**GOAL:**
Starting from the line that contains "from mathutils import Matrix, Vector", copy every line exactly until the line that contains "cad_parts[node].hide_render = cad_parts[node].hide_viewport", which is also included.

**EXERCISE DATA:**
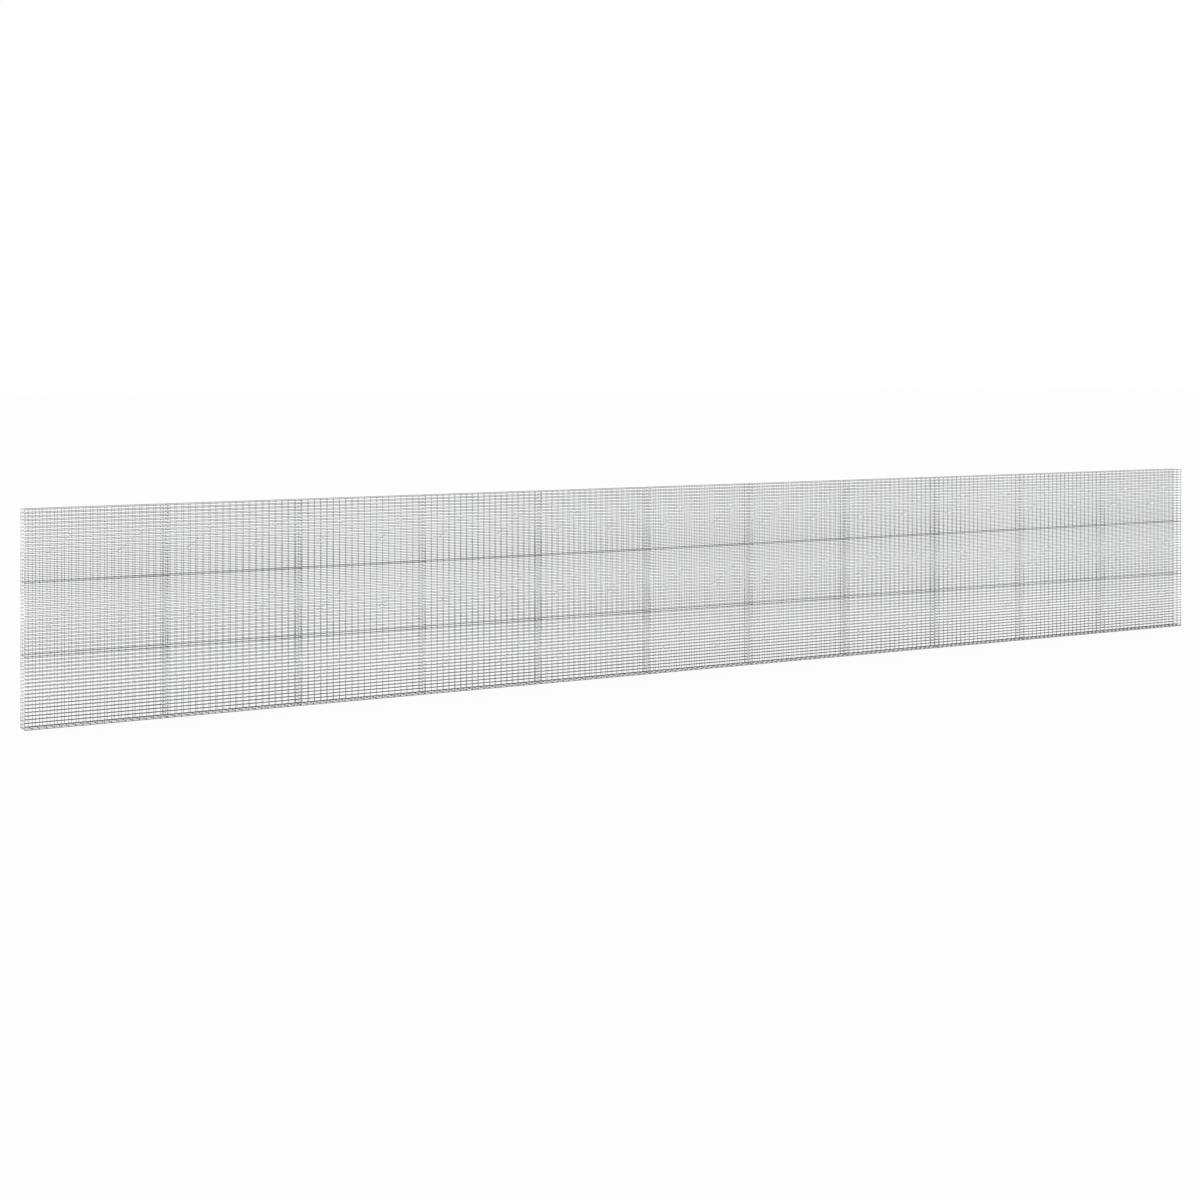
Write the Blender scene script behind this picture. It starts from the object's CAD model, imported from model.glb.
"""A long, thin gabion fence of welded mesh, dressed wire by wire over its CAD frame.

The frame draws every fourth upright and about every third line wire. Here each face, partition and
floor panel gets all of its round wires, sunk into each other where they are welded, and the spacer ties
and binder rings are bent from round wire. Everything is in metres, in the frame's own axes: +X along
the fence, +Y from the front face to the back face, +Z up.
"""

import logging
import math
from dataclasses import dataclass, field
from enum import Enum

import bpy
import numpy as np
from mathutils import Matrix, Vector


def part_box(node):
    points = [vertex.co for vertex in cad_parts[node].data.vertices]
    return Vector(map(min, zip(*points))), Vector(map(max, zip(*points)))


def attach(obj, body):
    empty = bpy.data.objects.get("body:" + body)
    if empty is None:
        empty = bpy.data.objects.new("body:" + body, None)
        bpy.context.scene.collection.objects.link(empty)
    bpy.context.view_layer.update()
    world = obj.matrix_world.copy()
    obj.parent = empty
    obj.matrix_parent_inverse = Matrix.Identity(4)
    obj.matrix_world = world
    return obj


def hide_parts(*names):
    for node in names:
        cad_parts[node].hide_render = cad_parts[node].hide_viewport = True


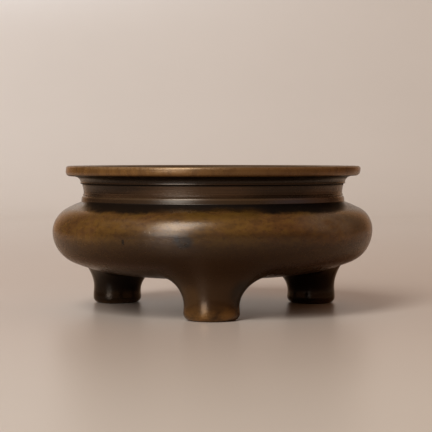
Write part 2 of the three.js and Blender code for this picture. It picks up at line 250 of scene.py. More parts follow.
# Cast bronze with an old brown patina that was waxed and handled. The oxide skin hides most of the metal, so
# the gloss is satin and nearly colourless and the brown comes from under it. Sizes are in millimetres.
bronze = {
    "tone": "#5b3b1c",
    "roughness": 0.27,
    "roughnessSpread": 0.16,  # from the smoothest mottle to the dullest
    "metallic": 0.17,
    "tint": "#fff6e6",  # of the mirror share, from the brown skin
    "patterns": {
        "cloud": {"size": (40, 40, 26), "detail": 3.0},  # slow changes of tone, a little flattened by wiping
        "mottle": {"size": (10, 10, 6), "detail": 5.0},
        "fleck": {"size": (4.5, 4.5, 2.2), "detail": 4.0},
        "speck": {"size": (1.7, 1.7, 1.2), "detail": 3.0},
        "turned": {"size": (70, 70, 0.55), "detail": 2.0},  # level lines left by turning the neck
        "stroke": {"size": (3, 3, 12), "detail": 3.0},  # upright strokes of the polishing on the lip
        "grain": {"size": (0.7, 0.7, 0.7), "detail": 2.0},  # skin of the casting
    },
    "noiseRoughness": 0.6,
    "bumps": [("grain", 0.02), ("mottle", 0.06), ("fleck", 0.02), ("speck", 0.015)],
    "turnedBump": 0.05,
    "turnedFrom": (53.0, 54.0),  # heights between which the turned lines set in
    "spotFull": 0.45,  # share of a spot's half size within which it is full
    "drift": {"mottle": 3.4, "speck": 1.3},  # of the residue's ragged edge
    # Each layer lies over the ones before it. Its share is cut down where a field lies towards the first of
    # two values, and by the distance from a spot: azimuth, height and radius, then its half sizes.
    "layers": [
        # Body: warmer, redder, paler and darker tones in clouds and flecks
        {"tone": "#65461b", "share": 0.7, "where": [("cloud", 0.42, 0.6)]},
        {"tone": "#5c3a22", "share": 0.45, "where": [("mottle", 0.5, 0.68)]},
        {"tone": "#70501f", "share": 0.35, "where": [("fleck", 0.48, 0.62)]},
        {"tone": "#28190f", "share": 0.4, "where": [("speck", 0.52, 0.7)]},
        {"tone": "#38240f", "share": 0.35, "where": [("fleck", 0.5, 0.36)]},
        # Painted shade: darker below the belly's widest point, first at the front, then all round, and more
        # metal on the underside under a darker tone that is painted shade too
        {"tone": "#1f1209", "share": 0.6, "where": [("height", 43.8, 39.3), ("depth", -52, -72)]},
        {"tone": "#1f1209", "share": 0.55, "where": [("height", 39, 33.5)]},
        {"tone": "#2f1c0d", "share": 0.8, "where": [("height", 38, 26)], "metallic": 0.72,
         "tint": "#d0b090"},
        # Feet: glossier, worn warm towards the soles; painted light on the front foot's left side, painted
        # shade on its right side, and black painted shade low at the back, on the rear feet
        {"tone": "#3e2916", "share": 0.6, "where": [("height", 24, 14)], "roughness": 0.22,
         "metallic": 0.42, "tint": "#fff6e6"},
        {"tone": "#5a4024", "share": 0.5, "where": [("height", 19, 13)], "spot": (-10, 10, 68, 8, 14)},
        {"tone": "#80592c", "share": 0.78, "where": [("mottle", 0.3, 0.66), ("height", 9.5, 1.0)]},
        {"tone": "#15110d", "share": 0.7, "where": [("mottle", 0.2, 0.5)], "spot": (10.5, 14, 64, 8, 13)},
        {"tone": "#120c08", "share": 0.85, "where": [("height", 26, 20), ("depth", 0, 15)]},
        {"tone": "#5a3a1e", "share": 0.35, "where": [("mottle", 0.3, 0.55), ("height", 3.0, 1.2),
         ("depth", 0, 15)]},
        # Belly: olive on the shoulder, two pale hazes of painted sheen beside the highlight, a blue-black
        # stain, nicks and pale specks
        {"tone": "#583d12", "share": 0.6, "where": [("cloud", 0.38, 0.55), ("height", 46.5, 49),
         ("height", 54, 52)]},
        {"tone": "#6b5844", "share": 0.2, "where": [("mottle", 0.3, 0.6)], "spot": (-32, 45, 80, 17, 3)},
        {"tone": "#756552", "share": 0.5, "where": [("mottle", 0.2, 0.55)], "spot": (60, 45.5, 80, 48, 9)},
        {"tone": "#1d1c1d", "share": 0.85, "where": [("mottle", 0.35, 0.55)],
         "spot": (-9.6, 37.8, 80, 6.2, 4.4)},
        {"tone": "#130c07", "share": 0.9, "spot": (-31, 36.7, 80, 1.1, 1.9)},
        {"tone": "#130c07", "share": 0.8, "spot": (-8.4, 35.8, 80, 1.6, 1.2)},
        {"tone": "#a08c74", "share": 0.6, "where": [("speck", 0.54, 0.62)],
         "spot": (-21.5, 41.8, 80, 2.6, 1.2)},
        # Neck: a dark ground, browner in places, then its bands, with painted highlights on two of their
        # edges, and turned lines
        {"tone": "#2c1d12", "share": 0.95, "where": [("height", 52.6, 53.8), ("height", 67.2, 66.5)],
         "metallic": 0.4},
        {"tone": "#573d26", "share": 0.6, "where": [("height", 56, 57), ("height", 64, 63)],
         "spot": (-6, 60, 65, 34, 12)},
        {"tone": "#40301f", "share": 0.65, "where": [("height", 53.8, 54.3), ("height", 56.9, 56.4)],
         "spot": (30, 55, 66, 110, 12), "metallic": 0.15},
        {"tone": "#4a4347", "share": 0.7, "where": [("height", 53.8, 54.3), ("height", 56.9, 56.4),
         ("side", 20, 42)]},
        {"tone": "#5b4027", "share": 0.5, "where": [("height", 53.8, 54.3), ("height", 62.5, 61.5)],
         "spot": (62, 57, 66, 28, 12)},
        {"tone": "#5b4029", "share": 0.55, "where": [("height", 56, 57), ("height", 60.5, 58.5)],
         "spot": (-38, 58, 65, 26, 12)},
        {"tone": "#150e0a", "share": 0.6, "where": [("height", 62.9, 63.1), ("height", 65.6, 65.2)],
         "metallic": 0.4},
        {"tone": "#150d08", "share": 0.5, "where": [("height", 57.6, 58.8)],
         "spot": (-58, 61.5, 65, 34, 9)},
        # Painted highlight: a lighter line along the upper band's lower edge
        {"tone": "#5b4632", "share": 0.4, "where": [("height", 62.9, 63.1), ("height", 63.6, 63.3)]},
        {"tone": "#150d08", "share": 0.6, "where": [("turned", 0.45, 0.75), ("height", 56.4, 56.9),
         ("height", 67.2, 66.5)]},
        # Painted highlight: lighter along the top edge of the lower band
        {"tone": "#7a5c3e", "share": 0.25, "where": [("height", 55.5, 55.9), ("height", 56.8, 56.5)]},
        # Partly wax and dirt, partly painted shade: black in the groove and in the cove under the lip
        {"tone": "#0c0805", "share": 0.9, "where": [("height", 62.0, 62.35), ("height", 63.0, 62.8)],
         "roughness": 0.7, "metallic": 0.8},
        {"tone": "#1c1208", "share": 0.9, "where": [("height", 65.0, 65.6), ("height", 67.3, 66.7)],
         "roughness": 0.5, "metallic": 0.6},
        # Residue round the foot of the neck, with a ragged lower edge
        {"tone": "#19100a", "share": 0.95, "where": [("frayed", 51.0, 52.6), ("height", 54.2, 53.7),
         ("side", -63, -57), ("side", 66, 60)], "roughness": 0.6, "metallic": 0.7},
        {"tone": "#2f1e10", "share": 0.6, "where": [("frayed", 49.9, 51.6), ("height", 53, 52),
         ("side", -58, -50), ("side", 62, 50)], "metallic": 0.7},
        {"tone": "#23170d", "share": 0.9, "where": [("frayed", 49.2, 51.0), ("height", 54.2, 53.7),
         ("side", -62, -56), ("side", -16, -30)], "roughness": 0.6, "metallic": 0.8},
        {"tone": "#140d09", "share": 0.9, "where": [("frayed", 49.2, 51.0), ("height", 54.2, 53.7),
         ("side", 14, 30), ("side", 66, 60)], "roughness": 0.6, "metallic": 0.8},
        # Lip: rubbed warm, with painted shade darker to the right and painted highlights as bright lines near
        # its upper edge
        {"tone": "#77532a", "share": 1.0, "where": [("height", 66.7, 67.3)], "metallic": 0.3},
        {"tone": "#583b1e", "share": 0.65, "where": [("height", 66.7, 67.3)],
         "spot": (20, 69, 73.6, 44, 8)},
        {"tone": "#4d3018", "share": 0.4, "where": [("stroke", 0.45, 0.62), ("height", 66.7, 67.3)]},
        {"tone": "#91714b", "share": 0.7, "where": [("speck", 0.3, 0.55), ("height", 69.6, 70.6)],
         "spot": (-22, 70, 73, 50, 8)},
        {"tone": "#7a5634", "share": 0.6, "where": [("speck", 0.3, 0.55), ("height", 69.6, 70.6)],
         "spot": (42, 70, 73, 48, 8)},
        # Inside of the mouth, and the lip's flat top
        {"tone": "#3d2a14", "share": 0.85, "where": [("radius", 67, 65), ("height", 65, 67),
         ("height", 71.28, 70.9)], "roughness": 0.6, "metallic": 0.6},
        {"tone": "#443015", "share": 0.7, "where": [("height", 71.05, 71.25)], "roughness": 0.6,
         "metallic": 0.4},
    ],
}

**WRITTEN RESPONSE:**
from mathutils import Matrix, Vector


def part_box(node):
    points = [vertex.co for vertex in cad_parts[node].data.vertices]
    return Vector(map(min, zip(*points))), Vector(map(max, zip(*points)))


def attach(obj, body):
    empty = bpy.data.objects.get("body:" + body)
    if empty is None:
        empty = bpy.data.objects.new("body:" + body, None)
        bpy.context.scene.collection.objects.link(empty)
    bpy.context.view_layer.update()
    world = obj.matrix_world.copy()
    obj.parent = empty
    obj.matrix_parent_inverse = Matrix.Identity(4)
    obj.matrix_world = world
    return obj


def hide_parts(*names):
    for node in names:
        cad_parts[node].hide_render = cad_parts[node].hide_viewport = True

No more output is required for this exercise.